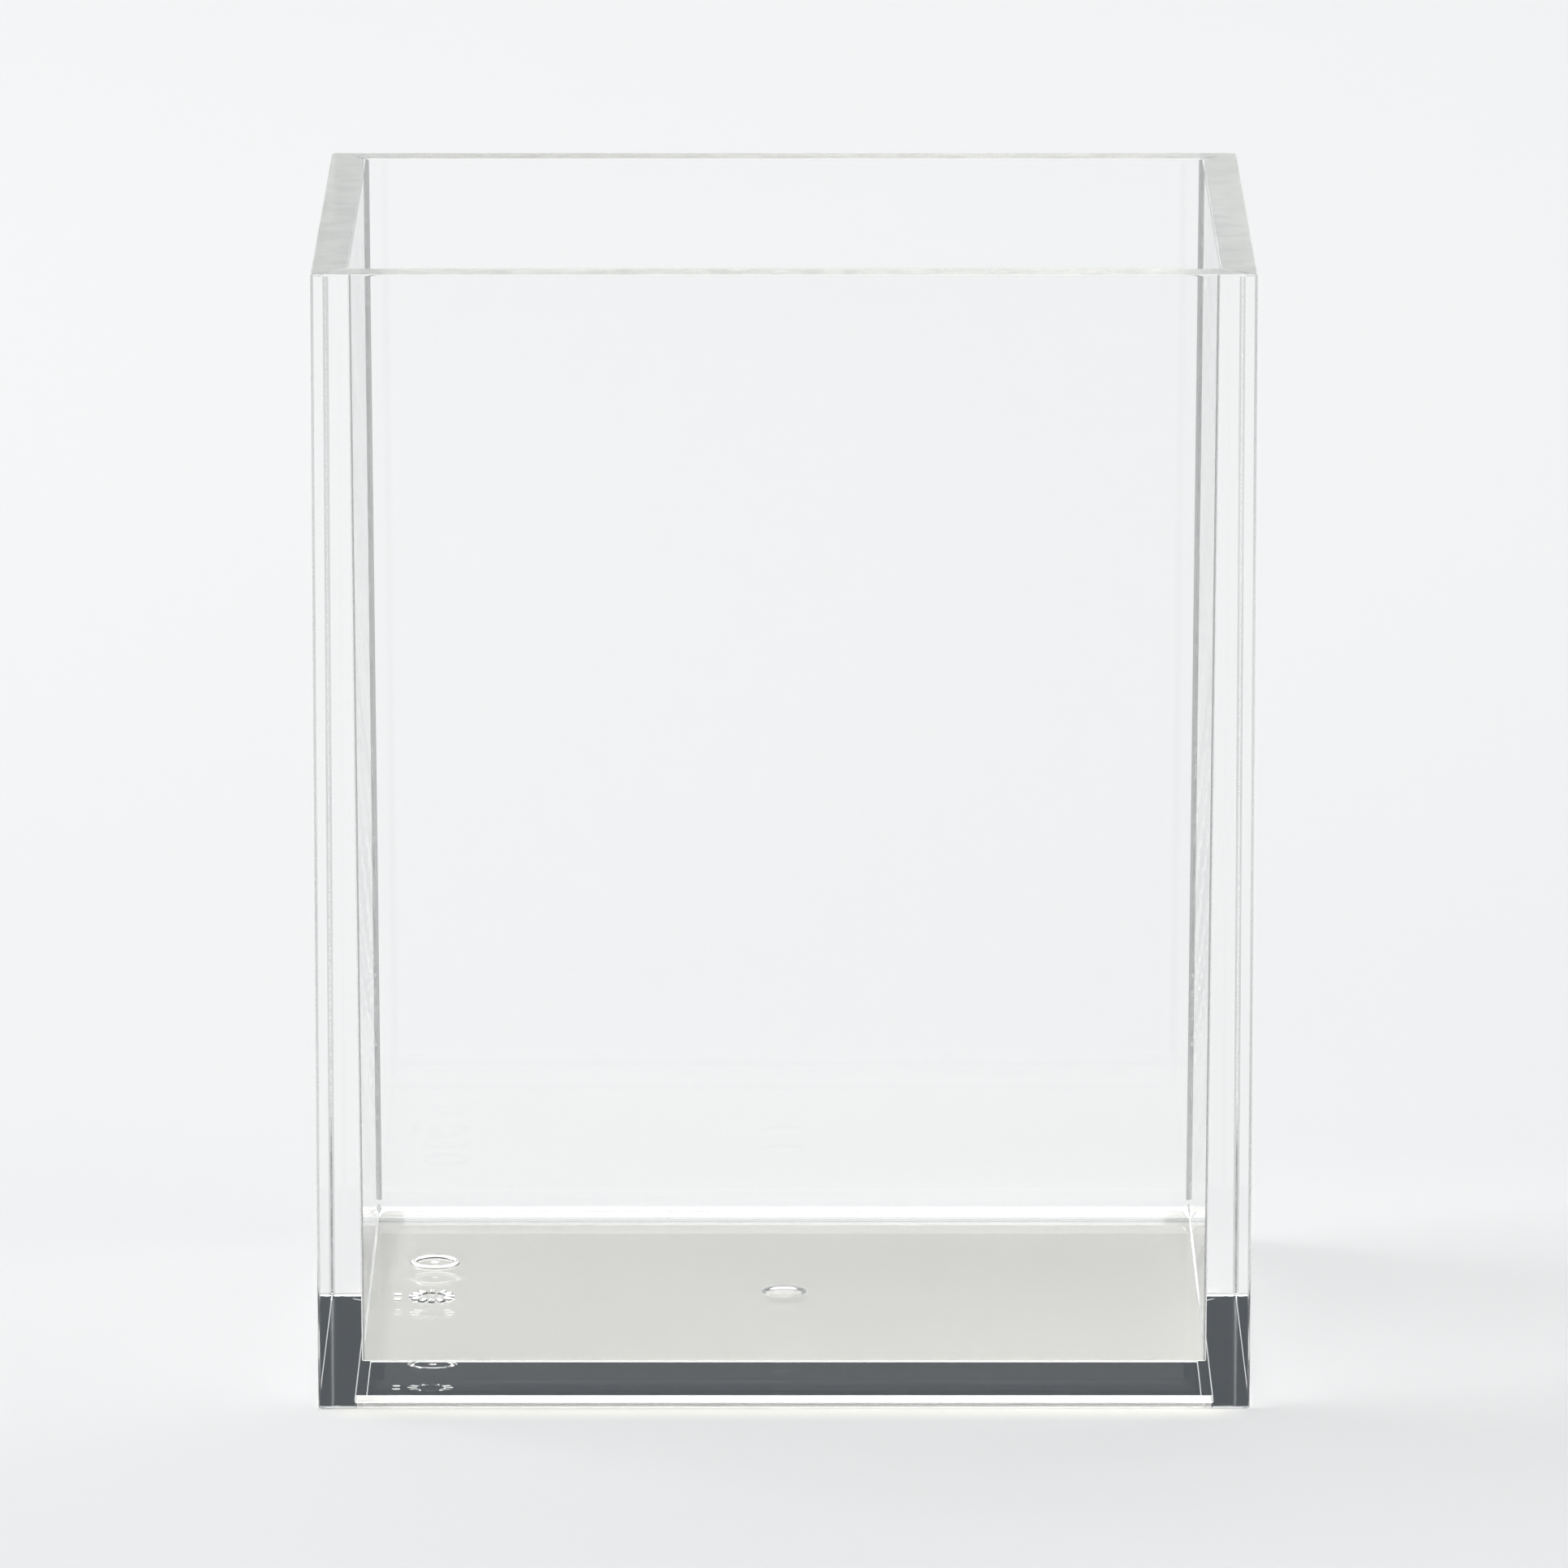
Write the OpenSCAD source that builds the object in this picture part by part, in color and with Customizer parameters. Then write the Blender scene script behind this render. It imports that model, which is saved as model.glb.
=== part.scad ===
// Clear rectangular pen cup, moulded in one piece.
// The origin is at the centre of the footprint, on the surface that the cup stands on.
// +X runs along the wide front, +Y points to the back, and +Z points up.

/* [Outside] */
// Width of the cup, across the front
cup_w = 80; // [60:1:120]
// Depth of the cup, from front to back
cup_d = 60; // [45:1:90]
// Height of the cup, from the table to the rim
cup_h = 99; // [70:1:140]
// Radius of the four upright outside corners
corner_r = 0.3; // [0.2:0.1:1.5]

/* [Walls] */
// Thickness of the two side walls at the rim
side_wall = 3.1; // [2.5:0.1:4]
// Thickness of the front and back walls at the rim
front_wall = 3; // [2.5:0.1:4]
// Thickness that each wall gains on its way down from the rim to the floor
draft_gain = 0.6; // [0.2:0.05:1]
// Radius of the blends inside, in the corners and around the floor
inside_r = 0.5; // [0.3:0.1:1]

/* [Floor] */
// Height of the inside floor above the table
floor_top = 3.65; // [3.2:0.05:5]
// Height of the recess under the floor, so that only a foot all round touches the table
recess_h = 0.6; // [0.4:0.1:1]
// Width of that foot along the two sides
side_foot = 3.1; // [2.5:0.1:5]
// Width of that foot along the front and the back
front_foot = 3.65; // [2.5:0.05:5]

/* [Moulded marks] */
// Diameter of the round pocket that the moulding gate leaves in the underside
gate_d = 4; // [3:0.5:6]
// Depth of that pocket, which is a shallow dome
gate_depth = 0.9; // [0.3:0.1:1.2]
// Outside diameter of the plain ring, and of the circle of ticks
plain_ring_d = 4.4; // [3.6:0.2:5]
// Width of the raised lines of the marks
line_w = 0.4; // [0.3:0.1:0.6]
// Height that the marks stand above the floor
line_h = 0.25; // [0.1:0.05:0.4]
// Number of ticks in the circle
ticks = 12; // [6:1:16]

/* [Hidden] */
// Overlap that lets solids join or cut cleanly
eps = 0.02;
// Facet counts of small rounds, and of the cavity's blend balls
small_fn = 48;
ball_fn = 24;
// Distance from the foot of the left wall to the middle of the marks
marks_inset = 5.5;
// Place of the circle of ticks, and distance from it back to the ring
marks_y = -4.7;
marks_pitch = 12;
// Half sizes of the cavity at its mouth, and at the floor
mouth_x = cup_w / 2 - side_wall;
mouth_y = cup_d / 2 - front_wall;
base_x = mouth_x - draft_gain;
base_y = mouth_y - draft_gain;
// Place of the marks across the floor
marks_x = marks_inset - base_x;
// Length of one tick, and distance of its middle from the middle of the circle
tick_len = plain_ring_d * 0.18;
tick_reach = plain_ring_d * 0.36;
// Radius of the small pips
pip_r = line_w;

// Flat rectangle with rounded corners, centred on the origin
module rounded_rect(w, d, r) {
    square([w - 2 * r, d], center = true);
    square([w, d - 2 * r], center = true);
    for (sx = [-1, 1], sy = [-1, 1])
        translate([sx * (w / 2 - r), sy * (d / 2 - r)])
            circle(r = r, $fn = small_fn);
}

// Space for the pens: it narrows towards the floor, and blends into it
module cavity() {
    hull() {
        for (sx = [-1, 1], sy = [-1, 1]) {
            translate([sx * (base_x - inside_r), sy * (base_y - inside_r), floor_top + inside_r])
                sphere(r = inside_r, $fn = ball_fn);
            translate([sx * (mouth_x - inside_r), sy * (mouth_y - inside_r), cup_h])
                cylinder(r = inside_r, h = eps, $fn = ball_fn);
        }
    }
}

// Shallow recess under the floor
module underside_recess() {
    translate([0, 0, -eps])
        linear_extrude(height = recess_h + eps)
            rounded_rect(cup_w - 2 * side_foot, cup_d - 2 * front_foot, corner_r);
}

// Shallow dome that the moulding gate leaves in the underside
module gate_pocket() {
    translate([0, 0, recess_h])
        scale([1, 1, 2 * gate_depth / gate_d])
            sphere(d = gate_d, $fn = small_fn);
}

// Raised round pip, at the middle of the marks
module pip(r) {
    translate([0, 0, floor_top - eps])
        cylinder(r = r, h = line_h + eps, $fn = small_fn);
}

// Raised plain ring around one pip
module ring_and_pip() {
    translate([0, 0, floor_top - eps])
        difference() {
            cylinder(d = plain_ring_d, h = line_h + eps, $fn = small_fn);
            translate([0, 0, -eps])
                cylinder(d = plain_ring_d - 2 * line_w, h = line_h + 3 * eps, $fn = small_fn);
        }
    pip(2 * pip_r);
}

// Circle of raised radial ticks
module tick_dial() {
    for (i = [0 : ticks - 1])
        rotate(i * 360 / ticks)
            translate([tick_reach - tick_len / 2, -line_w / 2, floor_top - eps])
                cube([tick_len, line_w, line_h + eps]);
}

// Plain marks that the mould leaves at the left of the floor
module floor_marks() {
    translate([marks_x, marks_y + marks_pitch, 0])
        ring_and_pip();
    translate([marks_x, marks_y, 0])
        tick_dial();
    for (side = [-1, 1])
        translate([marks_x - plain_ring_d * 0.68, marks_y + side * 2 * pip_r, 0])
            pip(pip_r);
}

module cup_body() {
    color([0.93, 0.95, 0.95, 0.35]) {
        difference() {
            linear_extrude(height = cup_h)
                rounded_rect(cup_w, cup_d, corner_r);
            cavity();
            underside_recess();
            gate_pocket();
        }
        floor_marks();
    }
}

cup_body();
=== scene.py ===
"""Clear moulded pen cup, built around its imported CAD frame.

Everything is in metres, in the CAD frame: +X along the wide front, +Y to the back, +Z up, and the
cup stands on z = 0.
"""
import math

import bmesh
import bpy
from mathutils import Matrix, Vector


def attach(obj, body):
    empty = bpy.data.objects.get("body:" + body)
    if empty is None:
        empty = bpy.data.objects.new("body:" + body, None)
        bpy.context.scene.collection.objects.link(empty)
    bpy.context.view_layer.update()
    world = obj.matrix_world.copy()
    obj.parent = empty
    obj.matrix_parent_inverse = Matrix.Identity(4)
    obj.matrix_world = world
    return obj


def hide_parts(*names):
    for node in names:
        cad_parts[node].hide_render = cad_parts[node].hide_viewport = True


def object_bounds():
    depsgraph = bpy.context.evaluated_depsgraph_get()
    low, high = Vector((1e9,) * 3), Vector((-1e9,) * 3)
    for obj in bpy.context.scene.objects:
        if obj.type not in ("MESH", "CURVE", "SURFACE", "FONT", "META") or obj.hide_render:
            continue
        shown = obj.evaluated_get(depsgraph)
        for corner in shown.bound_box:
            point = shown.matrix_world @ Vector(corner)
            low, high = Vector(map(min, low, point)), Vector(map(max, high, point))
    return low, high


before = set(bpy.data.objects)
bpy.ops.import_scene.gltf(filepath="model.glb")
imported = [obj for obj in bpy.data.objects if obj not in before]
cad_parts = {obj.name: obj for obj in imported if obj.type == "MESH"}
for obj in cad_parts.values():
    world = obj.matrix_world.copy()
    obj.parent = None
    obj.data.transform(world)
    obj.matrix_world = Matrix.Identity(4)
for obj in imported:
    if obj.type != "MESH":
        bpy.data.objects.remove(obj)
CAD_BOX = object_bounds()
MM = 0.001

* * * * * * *

### CHALLENGE
Which lines hold the word "Identity"? Copy every one of them.

### RESULT
    obj.matrix_parent_inverse = Matrix.Identity(4)
    obj.matrix_world = Matrix.Identity(4)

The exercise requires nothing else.